You will be done will the sense of wonder quickly, probably in the first 2 hours of the game. Eventually, some new event will trigger and get your curiosity up, but they become more sparse and not as entertaining or repetitive, like sporadic calamities you need to protect your nuggets from with your powers or well-placed buildings.

Some Nuggets will create their own civilization, which god power will be represented with an icon on top of their main base. For example, one had an avatar of the grim reaper, and their power was to reanimate the dead in my cemetery to attack my Nuggets.

You can exchange goods with them and become friends, but it takes a while and more often than not they will attack you with their Nuggets or powers. So it is easier to just get rid of them with your army. You can still kill some of them that are not protected by the dome with your powers.

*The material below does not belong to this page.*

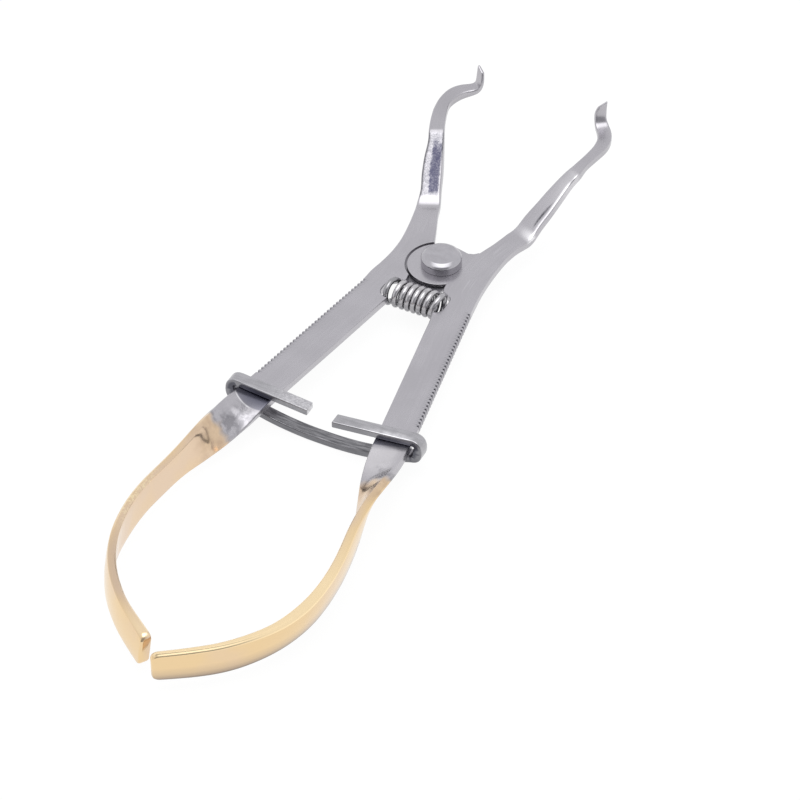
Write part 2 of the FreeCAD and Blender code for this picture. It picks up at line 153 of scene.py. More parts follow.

Another interesting unlock that felt short was the expedition, you send some Nuggets to the core of the earth, and they come back with great rewards, like resources, god power points and research money. But it is another time-based task that lasts depending on how much food you send with them.

The game plays well natively on Linux, with just some minor graphic bugs on earlier menus. There is a problem in the first voice-overs audio, like the actor was too close to the mic and without a pop filter. I experienced some slowdown here and there, mostly during game cutscenes, one of them there was a short freeze. But overall, it was a fine experience without crashes.

It does not support controllers, and might be heavy for the Deck - I could not test because mine is in RMA. You will need to map some buttons if you want to try. Like the F, Ctrl, Shift and mouse clicks and scroll.

This is one of those games I would enjoy a lot if it were not for so many unnecessary time wasters, once you get the gist of it you mostly likely will play with fast-forward on (2x speed).

The game has some hints of repeatability, but I was so exhausted of disrupting people’s bodily autonomy for 10 hours without reaching the endgame that I would probably wait a couple more years of updates.

The Universim is available on steam, just out of Early Access.